Monday 2 September 2013

Girlz Hostel hits the airwave


Cast

A new TV drama, Girlz Hostel will hit the airwave in September. Created by Yinka Smart Babalola but written and co-produced by Lara Tubosun, Girlz Hostel, which is a reflection of the need to protect the girl-child, is a new television drama which reveals the daily experiences of students who live off campuses.
According to is producer, it features the lives of six female students in their ‘off campus’ hostel in a typical Nigerian university, and has now been recorded into 13 hilarious episodes, but mmore episodes would soon be produced.
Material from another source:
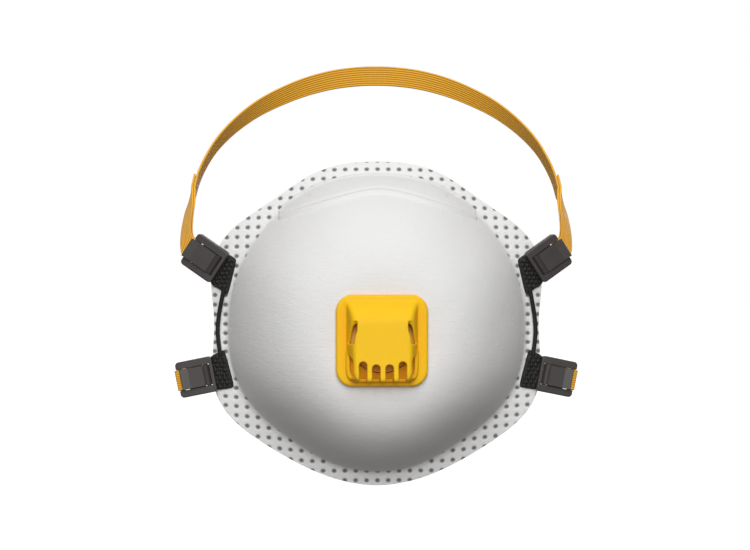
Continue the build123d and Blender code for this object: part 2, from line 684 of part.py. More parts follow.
with BuildPart() as valve_cover:
    with BuildSketch(vp.offset(0.06)):
        RectangleRounded(2 * BASE_HALF, 2 * BASE_HALF, BASE_CORNER)
    extrude(amount=BASE_T - 0.06)
    fillet(valve_cover.faces().sort_by(Axis.Y)[0].edges(), 1.0)
    extrude(hood_profile(2.0, 0.0, 0.06), amount=CAP_HALF, both=True)
    extrude(hood_profile(0.0, 0.0, 0.06), amount=HOOD_HALF, both=True)
    extrude(hood_profile(2.0, COVER_WALL, -3.0), amount=CAP_HALF - COVER_WALL, both=True, mode=Mode.SUBTRACT)
    extrude(hood_profile(0.0, COVER_WALL, -3.0), amount=HOOD_HALF - COVER_WALL, both=True, mode=Mode.SUBTRACT)
    # room for the seat and the clip under the cover
    with BuildSketch(vp.offset(-1)):
        Circle(TUBE_R + 0.25)
    extrude(amount=1 + SEAT_TOP + 1.6, mode=Mode.SUBTRACT)
    # arched front slots
    for x, top_h in ((-7.9, -8.3), (-2.7, -9.6), (2.7, -9.6), (7.9, -8.3)):
        with BuildSketch(vp.offset(9.0)):
            with BuildLine():
                Line((x - 1.6, -14.9), (x + 1.6, -14.9))
                Line((x + 1.6, -14.9), (x + 1.6, top_h - 1.6))
                ThreePointArc((x + 1.6, top_h - 1.6), (x, top_h), (x - 1.6, top_h - 1.6))
                Line((x - 1.6, top_h - 1.6), (x - 1.6, -14.9))
            make_face()
        extrude(amount=8, mode=Mode.SUBTRACT)
    # slots through the floor of the hood
    with BuildSketch(vp.offset(4.0)):
        with Locations((-7.9, -16.6), (-2.7, -16.6), (2.7, -16.6), (7.9, -16.6)):
            Rectangle(3.2, 3.0)
    extrude(amount=6.2, mode=Mode.SUBTRACT)
    # slits and openings down the sides of the hood
    for s in (-1, 1):
        with BuildSketch(vp.offset(4.5)):
            with BuildLine():
                Polyline((s * 12.6, 6.9), (s * 13.9, 6.6), (s * 13.9, -1.0), (s * 12.3, -1.0), (s * 12.6, 6.9))
            make_face()
            with BuildLine():
                Polyline((s * 12.0, -6.9), (s * 14.0, -5.2), (s * 14.0, -14.8), (s * 12.0, -14.8), (s * 12.0, -6.9))
            make_face()
        extrude(amount=9, mode=Mode.SUBTRACT)

# ------------------------------------------------------------------
# right hand pieces are mirror images
# ------------------------------------------------------------------
with BuildPart() as upper_right_buckle_frame:
    add(mirror(upper_left_buckle_frame.part, about=Plane.YZ))
with BuildPart() as lower_right_buckle_frame:
    add(mirror(lower_left_buckle_frame.part, about=Plane.YZ))
with BuildPart() as upper_right_buckle_lever:
    add(mirror(upper_left_buckle_lever.part, about=Plane.YZ))
with BuildPart() as lower_right_buckle_lever:
    add(mirror(lower_left_buckle_lever.part, about=Plane.YZ))
with BuildPart() as upper_right_pad:
    add(mirror(upper_left_pad.part, about=Plane.YZ))
with BuildPart() as lower_right_pad:
    add(mirror(lower_left_pad.part, about=Plane.YZ))
with BuildPart() as right_link_strand:
    add(mirror(left_link_strand.part, about=Plane.YZ))

NODES = {
    "outer_shell": outer_shell, "filter_layer": filter_layer, "inner_shell": inner_shell,
    "nose_clip": nose_clip, "nose_foam": nose_foam,
    "valve_cover": valve_cover, "valve_seat": valve_seat, "valve_diaphragm": valve_diaphragm,
    "diaphragm_clip": diaphragm_clip,
    "upper_left_pad": upper_left_pad, "upper_right_pad": upper_right_pad,
    "lower_left_pad": lower_left_pad, "lower_right_pad": lower_right_pad,
    "upper_left_buckle_frame": upper_left_buckle_frame, "upper_right_buckle_frame": upper_right_buckle_frame,
    "lower_left_buckle_frame": lower_left_buckle_frame, "lower_right_buckle_frame": lower_right_buckle_frame,
    "upper_left_buckle_lever": upper_left_buckle_lever, "upper_right_buckle_lever": upper_right_buckle_lever,
    "lower_left_buckle_lever": lower_left_buckle_lever, "lower_right_buckle_lever": lower_right_buckle_lever,
    "left_link_strand": left_link_strand, "right_link_strand": right_link_strand,
    "crown_strap": crown_strap, "neck_strap": neck_strap,
}
for node_name, built in NODES.items():
    built.part.label = node_name
    export_step(built.part, f"parts/{node_name}.step")
for side, pl in (("upper", up_plane), ("lower", lo_plane)):
    print("hinge axis", side, [round(-c, 6) for c in tuple(pl.y_dir)], "at",
          [round(float(c), 4) for c in local(pl, HINGE_U, HINGE_W)])
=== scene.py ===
import math

import bpy
import bmesh
import numpy as np
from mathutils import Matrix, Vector


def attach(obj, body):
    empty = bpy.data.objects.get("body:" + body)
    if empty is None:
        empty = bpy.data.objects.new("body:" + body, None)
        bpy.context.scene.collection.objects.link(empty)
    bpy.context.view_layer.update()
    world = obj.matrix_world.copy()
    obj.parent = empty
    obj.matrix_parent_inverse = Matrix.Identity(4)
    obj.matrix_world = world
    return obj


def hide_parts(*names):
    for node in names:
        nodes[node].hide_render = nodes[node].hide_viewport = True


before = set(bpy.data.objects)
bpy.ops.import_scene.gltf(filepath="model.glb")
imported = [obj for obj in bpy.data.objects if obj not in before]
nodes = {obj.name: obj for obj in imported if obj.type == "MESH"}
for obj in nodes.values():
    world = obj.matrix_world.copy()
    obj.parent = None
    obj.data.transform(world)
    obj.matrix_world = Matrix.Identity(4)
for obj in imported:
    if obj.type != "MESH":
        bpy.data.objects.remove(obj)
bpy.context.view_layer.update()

scene = bpy.context.scene
MM = 0.001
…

It mirrors how Baba RSK (Hafiz Oyetoro) and six female students; Mama T (Ifechukwu Achife), Wura (Abiola Kasali), Sidikat (Goodness Emmanual), Ibinabo (Cynthia Abagwe), Tokunbo (Mary Ann Amakor) and Mercy ( Mary Ann Eziekwe) operate in the hostel.
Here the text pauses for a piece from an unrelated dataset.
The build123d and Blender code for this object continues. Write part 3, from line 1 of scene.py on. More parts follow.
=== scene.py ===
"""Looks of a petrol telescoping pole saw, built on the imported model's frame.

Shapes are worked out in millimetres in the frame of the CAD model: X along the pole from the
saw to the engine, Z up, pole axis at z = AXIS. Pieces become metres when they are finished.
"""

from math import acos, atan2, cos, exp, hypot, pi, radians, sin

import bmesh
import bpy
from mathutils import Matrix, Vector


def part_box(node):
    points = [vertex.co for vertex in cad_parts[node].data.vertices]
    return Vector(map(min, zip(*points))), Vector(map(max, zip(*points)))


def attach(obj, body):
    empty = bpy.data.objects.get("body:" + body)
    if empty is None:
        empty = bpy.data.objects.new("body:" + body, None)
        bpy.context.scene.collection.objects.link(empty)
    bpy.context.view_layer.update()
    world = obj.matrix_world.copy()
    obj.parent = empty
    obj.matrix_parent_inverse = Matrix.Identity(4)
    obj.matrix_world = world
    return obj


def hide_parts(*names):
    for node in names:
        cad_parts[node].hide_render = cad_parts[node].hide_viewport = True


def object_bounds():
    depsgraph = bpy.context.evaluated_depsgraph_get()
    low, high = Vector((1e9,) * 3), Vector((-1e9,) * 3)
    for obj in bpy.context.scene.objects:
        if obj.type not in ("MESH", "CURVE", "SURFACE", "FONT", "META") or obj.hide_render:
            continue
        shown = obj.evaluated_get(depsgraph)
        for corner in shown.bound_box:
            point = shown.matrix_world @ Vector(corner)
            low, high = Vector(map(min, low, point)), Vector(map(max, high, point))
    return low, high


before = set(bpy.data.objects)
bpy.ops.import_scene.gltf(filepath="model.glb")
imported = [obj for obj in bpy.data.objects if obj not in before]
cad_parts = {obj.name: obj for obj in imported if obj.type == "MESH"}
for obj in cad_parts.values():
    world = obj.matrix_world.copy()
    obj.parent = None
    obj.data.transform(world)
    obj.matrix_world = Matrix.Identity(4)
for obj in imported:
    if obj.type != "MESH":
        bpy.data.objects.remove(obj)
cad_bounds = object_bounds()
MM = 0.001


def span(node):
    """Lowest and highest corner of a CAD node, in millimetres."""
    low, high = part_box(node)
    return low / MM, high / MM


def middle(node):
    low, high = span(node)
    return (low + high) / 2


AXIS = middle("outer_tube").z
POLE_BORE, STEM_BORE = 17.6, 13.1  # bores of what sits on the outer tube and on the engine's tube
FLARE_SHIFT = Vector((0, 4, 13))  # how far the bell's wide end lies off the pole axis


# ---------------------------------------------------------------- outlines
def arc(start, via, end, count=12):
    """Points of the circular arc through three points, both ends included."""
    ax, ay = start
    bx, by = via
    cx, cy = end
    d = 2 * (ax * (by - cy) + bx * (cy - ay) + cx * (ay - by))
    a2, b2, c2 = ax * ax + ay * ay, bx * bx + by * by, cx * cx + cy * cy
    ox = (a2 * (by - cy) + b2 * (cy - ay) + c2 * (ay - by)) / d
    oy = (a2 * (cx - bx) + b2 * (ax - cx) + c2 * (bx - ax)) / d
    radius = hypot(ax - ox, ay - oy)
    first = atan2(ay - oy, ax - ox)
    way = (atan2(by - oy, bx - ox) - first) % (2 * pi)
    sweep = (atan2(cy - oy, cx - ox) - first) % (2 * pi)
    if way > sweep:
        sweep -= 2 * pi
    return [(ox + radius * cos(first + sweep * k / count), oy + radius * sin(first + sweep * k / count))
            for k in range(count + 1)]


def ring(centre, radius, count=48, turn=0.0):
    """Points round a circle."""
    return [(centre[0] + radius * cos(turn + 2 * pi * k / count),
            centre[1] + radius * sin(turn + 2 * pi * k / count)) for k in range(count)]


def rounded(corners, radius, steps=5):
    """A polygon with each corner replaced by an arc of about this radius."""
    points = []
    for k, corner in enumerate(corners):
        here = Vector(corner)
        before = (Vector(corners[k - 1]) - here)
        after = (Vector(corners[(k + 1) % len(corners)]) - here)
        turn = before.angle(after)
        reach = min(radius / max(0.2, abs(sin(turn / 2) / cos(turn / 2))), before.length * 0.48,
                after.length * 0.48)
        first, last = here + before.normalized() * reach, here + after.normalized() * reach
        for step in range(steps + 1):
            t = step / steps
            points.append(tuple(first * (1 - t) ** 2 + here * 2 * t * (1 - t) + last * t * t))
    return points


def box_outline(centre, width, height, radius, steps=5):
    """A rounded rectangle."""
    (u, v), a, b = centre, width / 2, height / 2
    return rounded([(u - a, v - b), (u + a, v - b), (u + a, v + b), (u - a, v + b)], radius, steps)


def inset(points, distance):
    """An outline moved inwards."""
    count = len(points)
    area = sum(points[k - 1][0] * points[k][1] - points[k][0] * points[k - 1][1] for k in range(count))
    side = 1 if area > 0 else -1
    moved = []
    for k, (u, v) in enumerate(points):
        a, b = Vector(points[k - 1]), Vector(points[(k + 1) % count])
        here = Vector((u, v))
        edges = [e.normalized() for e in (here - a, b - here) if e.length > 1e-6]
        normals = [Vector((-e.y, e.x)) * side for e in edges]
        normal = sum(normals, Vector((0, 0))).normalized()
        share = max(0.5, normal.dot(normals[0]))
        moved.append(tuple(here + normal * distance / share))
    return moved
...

Mama T, who tends to lord it over the remaining girls but whose ego is deflated when the other girls hatch plans by her sugar daddy, Uncle B (Yinka Smart Babalola) to seduce Wura with money. First, the randy Uncle B offers Wura the sum of fifty thousand naira in exchange for sex but a pretentious Wura discloses this to other girls and they all lay ambush for the old man. The latter visits Wura on a Friday, believing the other girls had left for home, only for them to pounce on him and ridicule him for his unfaithfulness.
In another episode, the same Uncle B tries to seduce the only Moslem in the hostel, Sidikat, but this backfires as Sidikat slaps him thus humiliating him before Mama T and other girls.
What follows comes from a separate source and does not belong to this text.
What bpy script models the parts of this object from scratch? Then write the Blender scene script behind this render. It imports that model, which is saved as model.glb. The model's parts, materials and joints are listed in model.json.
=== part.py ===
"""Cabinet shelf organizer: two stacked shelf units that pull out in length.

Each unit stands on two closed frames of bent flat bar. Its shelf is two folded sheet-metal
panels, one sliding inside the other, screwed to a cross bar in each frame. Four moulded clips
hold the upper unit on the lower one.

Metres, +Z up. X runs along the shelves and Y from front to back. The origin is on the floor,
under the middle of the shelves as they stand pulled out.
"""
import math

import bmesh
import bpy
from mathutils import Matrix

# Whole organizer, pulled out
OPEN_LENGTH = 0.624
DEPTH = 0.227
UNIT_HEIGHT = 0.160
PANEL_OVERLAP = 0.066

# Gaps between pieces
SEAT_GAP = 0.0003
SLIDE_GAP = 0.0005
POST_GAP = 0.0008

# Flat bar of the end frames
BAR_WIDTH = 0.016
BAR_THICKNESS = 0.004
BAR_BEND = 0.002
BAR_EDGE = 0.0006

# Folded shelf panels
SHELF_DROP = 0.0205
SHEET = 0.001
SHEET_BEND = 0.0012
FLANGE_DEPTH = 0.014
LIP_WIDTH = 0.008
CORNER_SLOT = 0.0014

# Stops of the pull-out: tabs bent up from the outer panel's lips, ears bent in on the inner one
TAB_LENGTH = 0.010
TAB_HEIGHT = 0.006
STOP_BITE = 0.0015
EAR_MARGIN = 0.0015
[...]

In another scene, the ploy by Wura and other girls to prevent Mama T from renting a room in the hostel was frustrated; so Wura deceives Baba RSK that her friend would take the room on condition that Baba RSK befriends her as compensation for late payment. But the plan fails as the girl discovers the plan and ultimately loses the room to Mama T.
Commenting on why he created Girlz Hostel, Babalola said he was inspired by the rising societal challenges that are facing female students living and studying outside their campuses in Nigeria.
The comedy, according to him aims to entertain and educate all classes of viewers. As a thorough bred theatre artiste, parent and theatre teacher, Babalola said there are problems in the tertiary educations which subject students to harsh and precarious conditions, and that parents ought to know and monitor the lives of their children and wards especially from the stages of puberty until they attain adulthood. Babalola also revealed that he tapped into the talents of some of the students on the University of Ibadan campus to realise his vision through the drama.